Equally, there are those who dismiss those shocking accounts. They too had access to Rao in those days. “The late P.V. Narasimha Rao’s residence did not have a puja room, nor was he the sort to do special or even regular puja,” says P.V.R.K. Prasad, a retired IAS officer who was the late PM’s media advisor. “There was just one picture of Lord Venkateswara in his bedroom, and after his bath, PV would offer a namaskaram for about 10 seconds and his staff would light some incence sticks.”
Prasad says that on December 6, 1992, the day the masjid was battered by rampaging crowds, he had reached the PM’s residence at 11 am, when kar sevaks had already started surrounding the mosque. The PM, he says, spent the whole day supervising the situation, consulting ministers and officials about imposing President’s rule on Uttar Pradesh. He calls Nayar’s version “one of the best cock and bull stories” he’s ever heard. “Besides me, there were many witnesses to PV’s activities that day,” he says. “It’s strange that a senior journalist like Nayar has chosen to cook up such a baseless story. Was PV Lord Krishna to be in two places—the cabinet room and in a puja—at the same time?” He equally objects to the “incorrect facts” presented in Arjun’s posthumous autobiography.
Of the PM’s unavailability on December 6, 1992, Arjun’s book begins by saying: “The secular mosaic of India had been seriously damaged. In such a frame of mind, from Muktsar, I rang up the PM’s residence early in the afternoon.” It goes on to say he was told the PM was “not available to talk to anyone”, and when he probed, he was told the PM had “locked himself in his room.”
But P.C. Rao, who was law secretary when Narasimha Rao was PM and is now a judge at the International Tribunal for the Law of the Sea, in Hamburg, dismisses Arjun’s unflattering portrayal and says Narasimha Rao did everything he could.
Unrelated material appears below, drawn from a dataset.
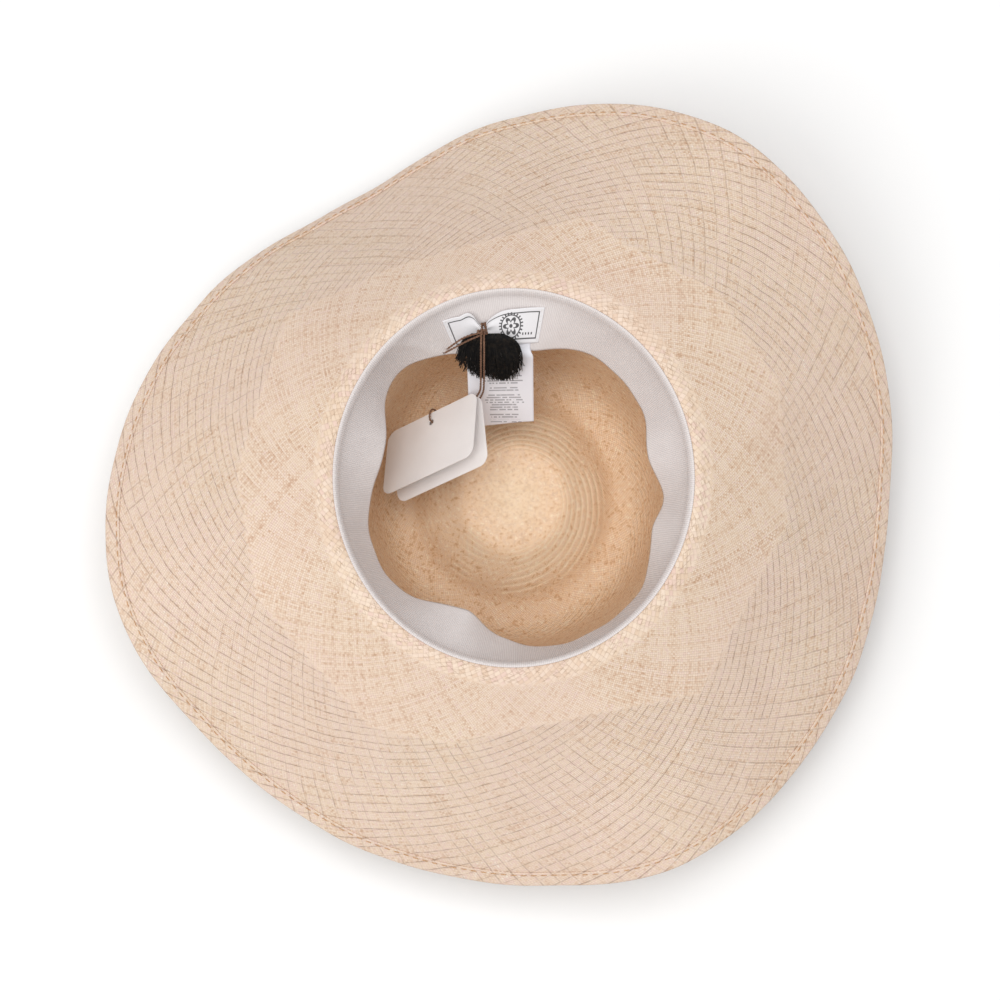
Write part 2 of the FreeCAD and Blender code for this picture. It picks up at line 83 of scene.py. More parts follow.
# Edge of the close basket weave round the crown: plan distance from the axis at angles from +X.
BASKET_EDGE = [(-9, 140), (20, 143), (43, 140), (64, 131), (75, 139), (120, 126), (143, 145), (179, 139),
               (205, 141), (222, 136), (240, 143), (256, 136), (311, 142)]


# ---- camera: metres, and degrees off straight down ----

CAMERA_TILT = 7
CAMERA_DISTANCE = 1.3
CAMERA_SHIFT = (-0.0135, -0.024)
OPENING = Vector((0, 0, 0.105))
VIEW_HALF_WIDTH = 0.25
SENSOR_WIDTH = 36

def make_camera():
    """Camera above the head opening, seven degrees off straight down."""
    tilt = math.radians(CAMERA_TILT)
    towards = Vector((0, math.sin(tilt), -math.cos(tilt)))
    data = bpy.data.cameras.new("camera")
    camera = bpy.data.objects.new("camera", data)
    bpy.context.scene.collection.objects.link(camera)
    camera.location = OPENING - towards * CAMERA_DISTANCE
    camera.rotation_euler = (tilt, 0, 0)
    data.sensor_width = SENSOR_WIDTH
    data.lens = SENSOR_WIDTH / 2 / (VIEW_HALF_WIDTH / CAMERA_DISTANCE)
    data.shift_x, data.shift_y = CAMERA_SHIFT
    data.clip_end = 50
    bpy.context.scene.camera = camera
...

The former law secretary also gives details of what happened on the preceding day, particularly an interaction between the former PM and Arjun. He says that during a meeting on December 5, 1992, at which then home minister S.B. Chavan was present, Arjun walked in and demanded the imposition of President’s rule on Uttar Pradesh. The PM asked him if he had any special information that the mosque was under threat, to which Arjun replied in the negative but said the BJP and other outfits associated with it—which were leading the agitation—could not be trusted.
“While PV did not get into an argument with Arjun, he did not concede to his demand as there was no conclusive information on a breakdown of the constitutional machinery in Uttar Pradesh,” says the former law secretary. “Even the IB chief and UP governor had advised the PM that moving central troops towards the mosque on December 5 would enrage the kar sevaks and encourage them to go for the structure.”
He says repeated calls were made to then UP chief minister Kalyan Singh to get the forces moving. Of the 20,000 central troops stationed in Faizabad, 8 km from the mosque, those that had moved some 2 km ahead were sent back. Narasimha Rao’s law secretary and his media advisor both say he was a hands-on PM that day, summoning the home secretary (Madhav Godbole), enquiring about troop movements, keeping track of developments in Ayodhya. Godbole and Chavan were briefing the PM over phone from North Block every 20 minutes.
According to the former law secretary, the Intelligence Bureau chief too had informed the PM that religious heads in Ayodhya had said in a meeting there was no plan to attack the mosque. “This was the information the PM, a stickler for rules and the Constitution, went by,” he says. “Besides, the Uttar Pradesh government had assured the SC the mosque would be protected at all costs. Officials and the PM went to bed that night with a sigh of relief, as we were assured all was quiet on the ground. When the horror unfolded on television screens the next day, the PM was as shocked as the rest of the nation.”
The PM held his first meeting of December 6, 1992, in the ante-room of the PMO, says the former law secretary, who attended it. Also present were Chavan, Godbole, A.N. Verma (the PM’s principal secretary) and Naresh Chandra (a special officer in the PMO, in charge of Ayodhya developments). “At no point,” says the former law secretary, “did Narasimha Rao lock himself up in a room.” He says Narasimha Rao and Arjun shared an uneasy relationship. “But PV did give Arjun due respect and always listened to him,” he says. “He never got into arguments with him.”
Asked for comments on their father’s memoir, Arjun’s sons Ajay Singh, leader of the opposition in Madhya Pradesh, and Abhimanyu Singh, who holds the copyright, say they haven’t read the book but plan to do so soon. But Abhimanyu says he doesn’t think anything “has been omitted” in the book.
Narasimha Rao quietly faded away from the political scene after his term ended in 1996, ignored by his own party. At least there are some who won’t see him painted a Nero.